»»

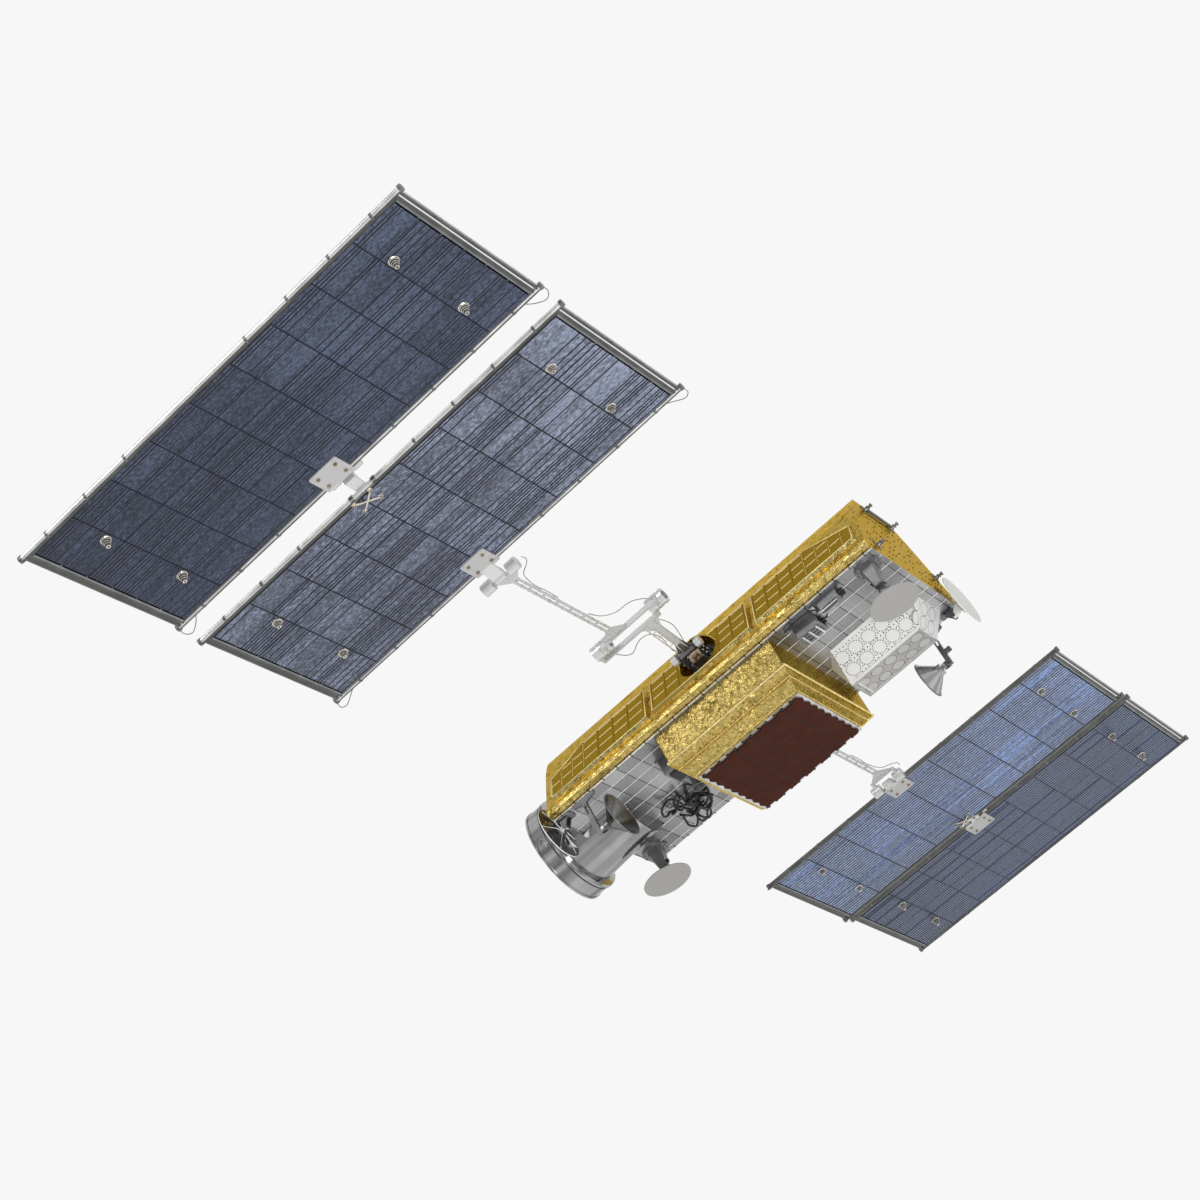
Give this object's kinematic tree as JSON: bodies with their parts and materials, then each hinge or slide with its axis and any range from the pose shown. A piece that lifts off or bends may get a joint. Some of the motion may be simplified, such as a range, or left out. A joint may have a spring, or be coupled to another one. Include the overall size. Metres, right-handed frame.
{
  "type": "communications satellite",
  "caption": "Foil-wrapped box satellite with a mirrored antenna deck, a main array, steerable dishes and horns, and two folding solar wings.",
  "frame": {"origin": "on the wing plane, at the middle of the bus", "axes": "+X along the bus towards the bracket end, +Y towards the right wing, +Z away from the antenna deck"},
  "size_m": [2.893, 9.432, 0.985],
  "materials": {
    "foil": "crinkled gold film",
    "mirror_tile": "second-surface mirror tiles",
    "dark_metal": "dark grey, satin",
    "grey_metal": "mid grey, satin",
    "light_metal": "light grey, satin",
    "white_paint": "white thermal paint",
    "array_brown": "matt dark brown",
    "cell": "blue-black solar cells under glass",
    "black_jacket": "black cable jacket",
    "carbon": "grey laminate"
  },
  "bodies": {
    "bus": {"antenna_deck": "mirror_tile", "array_housing": "foil", "array_plate": "light_metal", "array_tiles": "array_brown", "bracket_low_left": "dark_metal", "bracket_low_right": "dark_metal", "bracket_roof_left": "dark_metal", "bracket_roof_right": "dark_metal", "bus_body": "foil", "cable_loops": "black_jacket", "drive_housing_left": "dark_metal", "drive_housing_right": "dark_metal", "end_clevis_aft": "dark_metal", "end_clevis_fore": "dark_metal", "filter_unit": "grey_metal", "gimbal_a_base": "dark_metal", "gimbal_d_base": "dark_metal", "horn_arm_aft": "dark_metal", "horn_arm_fore": "dark_metal", "launch_cone": "grey_metal", "patch_box": "white_paint", "receiver_unit": "grey_metal", "side_horn": "grey_metal", "side_unit": "grey_metal"},
    "turntable_left": {"root_fitting_left": "dark_metal"},
    "inner_yoke_left": {"yoke_inner_left": "light_metal"},
    "outer_yoke_left": {"yoke_outer_left": "light_metal"},
    "inner_wing_left": {"panel_inner_left": "carbon", "cells_inner_left": "cell"},
    "outer_wing_left": {"panel_outer_left": "carbon", "cells_outer_left": "cell"},
    "turntable_right": {"root_fitting_right": "dark_metal"},
    "inner_yoke_right": {"yoke_inner_right": "light_metal"},
    "outer_yoke_right": {"yoke_outer_right": "light_metal"},
    "inner_wing_right": {"panel_inner_right": "carbon", "cells_inner_right": "cell"},
    "outer_wing_right": {"panel_outer_right": "carbon", "cells_outer_right": "cell"},
    "gimbal_a_head": {"gimbal_a_fork": "dark_metal"},
    "dish_a_body": {"dish_a": "grey_metal"},
    "gimbal_d_head": {"gimbal_d_fork": "dark_metal"},
    "dish_d_body": {"dish_d": "grey_metal"},
    "end_dish_fore_body": {"end_dish_fore": "white_paint"},
    "end_dish_aft_body": {"end_dish_aft": "white_paint"},
    "horn_aft_body": {"horn_aft": "dark_metal"},
    "horn_fore_body": {"horn_fore": "dark_metal"}
  },
  "joints": [
    {"name": "wing_drive_left", "type": "hinge", "parent": "bus", "child": "turntable_left", "pos_m": [0.02, -0.34, -0.085], "axis": [0, 1, 0], "continuous": true},
    {"name": "wing_fold_left", "type": "hinge", "parent": "turntable_left", "child": "inner_yoke_left", "pos_m": [0.02, -0.605, -0.085], "axis": [1, 0, 0], "range_deg": [0, 90]},
    {"name": "yoke_fold_left", "type": "hinge", "parent": "inner_yoke_left", "child": "outer_yoke_left", "pos_m": [-0.1, -1.025, 0.03], "axis": [1, 0, 0], "range_deg": [-180, 0]},
    {"name": "inner_wing_fold_left", "type": "hinge", "parent": "outer_yoke_left", "child": "inner_wing_left", "pos_m": [-0.1, -2.235, -0.035], "axis": [1, 0, 0], "range_deg": [0, 180]},
    {"name": "outer_wing_fold_left", "type": "hinge", "parent": "inner_wing_left", "child": "outer_wing_left", "pos_m": [-0.1, -3.56, 0.066], "axis": [1, 0, 0], "range_deg": [-180, 0]},
    {"name": "wing_drive_right", "type": "hinge", "parent": "bus", "child": "turntable_right", "pos_m": [0.02, 0.34, -0.085], "axis": [0, 1, 0], "continuous": true},
    {"name": "wing_fold_right", "type": "hinge", "parent": "turntable_right", "child": "inner_yoke_right", "pos_m": [0.02, 0.605, -0.085], "axis": [-1, 0, 0], "range_deg": [0, 90]},
    {"name": "yoke_fold_right", "type": "hinge", "parent": "inner_yoke_right", "child": "outer_yoke_right", "pos_m": [-0.1, 1.025, 0.03], "axis": [-1, 0, 0], "range_deg": [-180, 0]},
    {"name": "inner_wing_fold_right", "type": "hinge", "parent": "outer_yoke_right", "child": "inner_wing_right", "pos_m": [-0.1, 2.235, -0.035], "axis": [-1, 0, 0], "range_deg": [0, 180]},
    {"name": "outer_wing_fold_right", "type": "hinge", "parent": "inner_wing_right", "child": "outer_wing_right", "pos_m": [-0.1, 3.56, 0.066], "axis": [-1, 0, 0], "range_deg": [-180, 0]},
    {"name": "gimbal_a_turn", "type": "hinge", "parent": "bus", "child": "gimbal_a_head", "pos_m": [1.171, -0.433, -0.505], "axis": [0, 0, 1], "range_deg": [-90, 90]},
    {"name": "gimbal_a_tilt", "type": "hinge", "parent": "gimbal_a_head", "child": "dish_a_body", "pos_m": [1.171, -0.433, -0.56], "axis": [1, 0, 0], "range_deg": [-30, 30]},
    {"name": "gimbal_d_turn", "type": "hinge", "parent": "bus", "child": "gimbal_d_head", "pos_m": [-1.171, 0.433, -0.505], "axis": [0, 0, 1], "range_deg": [-90, 90]},
    {"name": "gimbal_d_tilt", "type": "hinge", "parent": "gimbal_d_head", "child": "dish_d_body", "pos_m": [-1.171, 0.433, -0.56], "axis": [-1, 0, 0], "range_deg": [-30, 30]},
    {"name": "end_dish_fore_tilt", "type": "hinge", "parent": "bus", "child": "end_dish_fore_body", "pos_m": [1.232, 0.508, -0.408], "axis": [0, 1, 0], "range_deg": [0, 60]},
    {"name": "end_dish_aft_tilt", "type": "hinge", "parent": "bus", "child": "end_dish_aft_body", "pos_m": [-1.232, -0.508, -0.408], "axis": [0, -1, 0], "range_deg": [0, 60]},
    {"name": "horn_aft_tilt", "type": "hinge", "parent": "bus", "child": "horn_aft_body", "pos_m": [-1.003, -0.547, -0.62], "axis": [0, 1, 0], "range_deg": [-20, 20]},
    {"name": "horn_fore_tilt", "type": "hinge", "parent": "bus", "child": "horn_fore_body", "pos_m": [1.003, 0.56, -0.605], "axis": [0, -1, 0], "range_deg": [-20, 20]}
  ],
  "couplings": [
    {"joint": "wing_fold_left", "follows": "outer_wing_fold_left", "ratio": -0.5},
    {"joint": "yoke_fold_left", "follows": "outer_wing_fold_left", "ratio": 1},
    {"joint": "inner_wing_fold_left", "follows": "outer_wing_fold_left", "ratio": -1},
    {"joint": "wing_fold_right", "follows": "outer_wing_fold_right", "ratio": -0.5},
    {"joint": "yoke_fold_right", "follows": "outer_wing_fold_right", "ratio": 1},
    {"joint": "inner_wing_fold_right", "follows": "outer_wing_fold_right", "ratio": -1}
  ]
}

««

## Goal
Hand back the material above in full, exactly as written.

## Result of the exercise
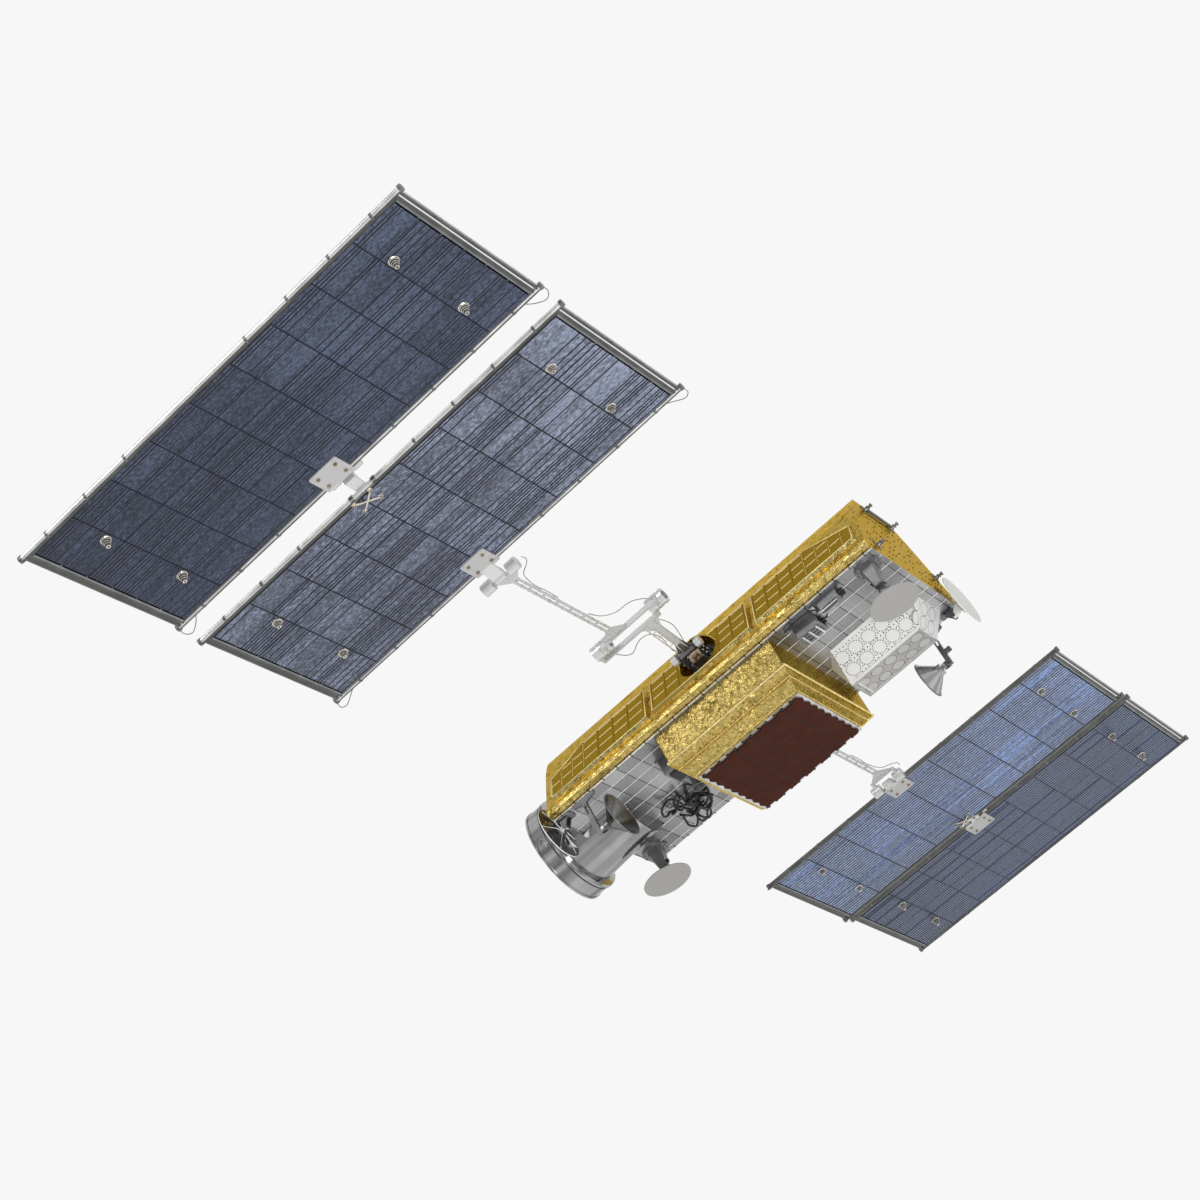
Give this object's kinematic tree as JSON: bodies with their parts and materials, then each hinge or slide with its axis and any range from the pose shown. A piece that lifts off or bends may get a joint. Some of the motion may be simplified, such as a range, or left out. A joint may have a spring, or be coupled to another one. Include the overall size. Metres, right-handed frame.
{
  "type": "communications satellite",
  "caption": "Foil-wrapped box satellite with a mirrored antenna deck, a main array, steerable dishes and horns, and two folding solar wings.",
  "frame": {"origin": "on the wing plane, at the middle of the bus", "axes": "+X along the bus towards the bracket end, +Y towards the right wing, +Z away from the antenna deck"},
  "size_m": [2.893, 9.432, 0.985],
  "materials": {
    "foil": "crinkled gold film",
    "mirror_tile": "second-surface mirror tiles",
    "dark_metal": "dark grey, satin",
    "grey_metal": "mid grey, satin",
    "light_metal": "light grey, satin",
    "white_paint": "white thermal paint",
    "array_brown": "matt dark brown",
    "cell": "blue-black solar cells under glass",
    "black_jacket": "black cable jacket",
    "carbon": "grey laminate"
  },
  "bodies": {
    "bus": {"antenna_deck": "mirror_tile", "array_housing": "foil", "array_plate": "light_metal", "array_tiles": "array_brown", "bracket_low_left": "dark_metal", "bracket_low_right": "dark_metal", "bracket_roof_left": "dark_metal", "bracket_roof_right": "dark_metal", "bus_body": "foil", "cable_loops": "black_jacket", "drive_housing_left": "dark_metal", "drive_housing_right": "dark_metal", "end_clevis_aft": "dark_metal", "end_clevis_fore": "dark_metal", "filter_unit": "grey_metal", "gimbal_a_base": "dark_metal", "gimbal_d_base": "dark_metal", "horn_arm_aft": "dark_metal", "horn_arm_fore": "dark_metal", "launch_cone": "grey_metal", "patch_box": "white_paint", "receiver_unit": "grey_metal", "side_horn": "grey_metal", "side_unit": "grey_metal"},
    "turntable_left": {"root_fitting_left": "dark_metal"},
    "inner_yoke_left": {"yoke_inner_left": "light_metal"},
    "outer_yoke_left": {"yoke_outer_left": "light_metal"},
    "inner_wing_left": {"panel_inner_left": "carbon", "cells_inner_left": "cell"},
    "outer_wing_left": {"panel_outer_left": "carbon", "cells_outer_left": "cell"},
    "turntable_right": {"root_fitting_right": "dark_metal"},
    "inner_yoke_right": {"yoke_inner_right": "light_metal"},
    "outer_yoke_right": {"yoke_outer_right": "light_metal"},
    "inner_wing_right": {"panel_inner_right": "carbon", "cells_inner_right": "cell"},
    "outer_wing_right": {"panel_outer_right": "carbon", "cells_outer_right": "cell"},
    "gimbal_a_head": {"gimbal_a_fork": "dark_metal"},
    "dish_a_body": {"dish_a": "grey_metal"},
    "gimbal_d_head": {"gimbal_d_fork": "dark_metal"},
    "dish_d_body": {"dish_d": "grey_metal"},
    "end_dish_fore_body": {"end_dish_fore": "white_paint"},
    "end_dish_aft_body": {"end_dish_aft": "white_paint"},
    "horn_aft_body": {"horn_aft": "dark_metal"},
    "horn_fore_body": {"horn_fore": "dark_metal"}
  },
  "joints": [
    {"name": "wing_drive_left", "type": "hinge", "parent": "bus", "child": "turntable_left", "pos_m": [0.02, -0.34, -0.085], "axis": [0, 1, 0], "continuous": true},
    {"name": "wing_fold_left", "type": "hinge", "parent": "turntable_left", "child": "inner_yoke_left", "pos_m": [0.02, -0.605, -0.085], "axis": [1, 0, 0], "range_deg": [0, 90]},
    {"name": "yoke_fold_left", "type": "hinge", "parent": "inner_yoke_left", "child": "outer_yoke_left", "pos_m": [-0.1, -1.025, 0.03], "axis": [1, 0, 0], "range_deg": [-180, 0]},
    {"name": "inner_wing_fold_left", "type": "hinge", "parent": "outer_yoke_left", "child": "inner_wing_left", "pos_m": [-0.1, -2.235, -0.035], "axis": [1, 0, 0], "range_deg": [0, 180]},
    {"name": "outer_wing_fold_left", "type": "hinge", "parent": "inner_wing_left", "child": "outer_wing_left", "pos_m": [-0.1, -3.56, 0.066], "axis": [1, 0, 0], "range_deg": [-180, 0]},
    {"name": "wing_drive_right", "type": "hinge", "parent": "bus", "child": "turntable_right", "pos_m": [0.02, 0.34, -0.085], "axis": [0, 1, 0], "continuous": true},
    {"name": "wing_fold_right", "type": "hinge", "parent": "turntable_right", "child": "inner_yoke_right", "pos_m": [0.02, 0.605, -0.085], "axis": [-1, 0, 0], "range_deg": [0, 90]},
    {"name": "yoke_fold_right", "type": "hinge", "parent": "inner_yoke_right", "child": "outer_yoke_right", "pos_m": [-0.1, 1.025, 0.03], "axis": [-1, 0, 0], "range_deg": [-180, 0]},
    {"name": "inner_wing_fold_right", "type": "hinge", "parent": "outer_yoke_right", "child": "inner_wing_right", "pos_m": [-0.1, 2.235, -0.035], "axis": [-1, 0, 0], "range_deg": [0, 180]},
    {"name": "outer_wing_fold_right", "type": "hinge", "parent": "inner_wing_right", "child": "outer_wing_right", "pos_m": [-0.1, 3.56, 0.066], "axis": [-1, 0, 0], "range_deg": [-180, 0]},
    {"name": "gimbal_a_turn", "type": "hinge", "parent": "bus", "child": "gimbal_a_head", "pos_m": [1.171, -0.433, -0.505], "axis": [0, 0, 1], "range_deg": [-90, 90]},
    {"name": "gimbal_a_tilt", "type": "hinge", "parent": "gimbal_a_head", "child": "dish_a_body", "pos_m": [1.171, -0.433, -0.56], "axis": [1, 0, 0], "range_deg": [-30, 30]},
    {"name": "gimbal_d_turn", "type": "hinge", "parent": "bus", "child": "gimbal_d_head", "pos_m": [-1.171, 0.433, -0.505], "axis": [0, 0, 1], "range_deg": [-90, 90]},
    {"name": "gimbal_d_tilt", "type": "hinge", "parent": "gimbal_d_head", "child": "dish_d_body", "pos_m": [-1.171, 0.433, -0.56], "axis": [-1, 0, 0], "range_deg": [-30, 30]},
    {"name": "end_dish_fore_tilt", "type": "hinge", "parent": "bus", "child": "end_dish_fore_body", "pos_m": [1.232, 0.508, -0.408], "axis": [0, 1, 0], "range_deg": [0, 60]},
    {"name": "end_dish_aft_tilt", "type": "hinge", "parent": "bus", "child": "end_dish_aft_body", "pos_m": [-1.232, -0.508, -0.408], "axis": [0, -1, 0], "range_deg": [0, 60]},
    {"name": "horn_aft_tilt", "type": "hinge", "parent": "bus", "child": "horn_aft_body", "pos_m": [-1.003, -0.547, -0.62], "axis": [0, 1, 0], "range_deg": [-20, 20]},
    {"name": "horn_fore_tilt", "type": "hinge", "parent": "bus", "child": "horn_fore_body", "pos_m": [1.003, 0.56, -0.605], "axis": [0, -1, 0], "range_deg": [-20, 20]}
  ],
  "couplings": [
    {"joint": "wing_fold_left", "follows": "outer_wing_fold_left", "ratio": -0.5},
    {"joint": "yoke_fold_left", "follows": "outer_wing_fold_left", "ratio": 1},
    {"joint": "inner_wing_fold_left", "follows": "outer_wing_fold_left", "ratio": -1},
    {"joint": "wing_fold_right", "follows": "outer_wing_fold_right", "ratio": -0.5},
    {"joint": "yoke_fold_right", "follows": "outer_wing_fold_right", "ratio": 1},
    {"joint": "inner_wing_fold_right", "follows": "outer_wing_fold_right", "ratio": -1}
  ]
}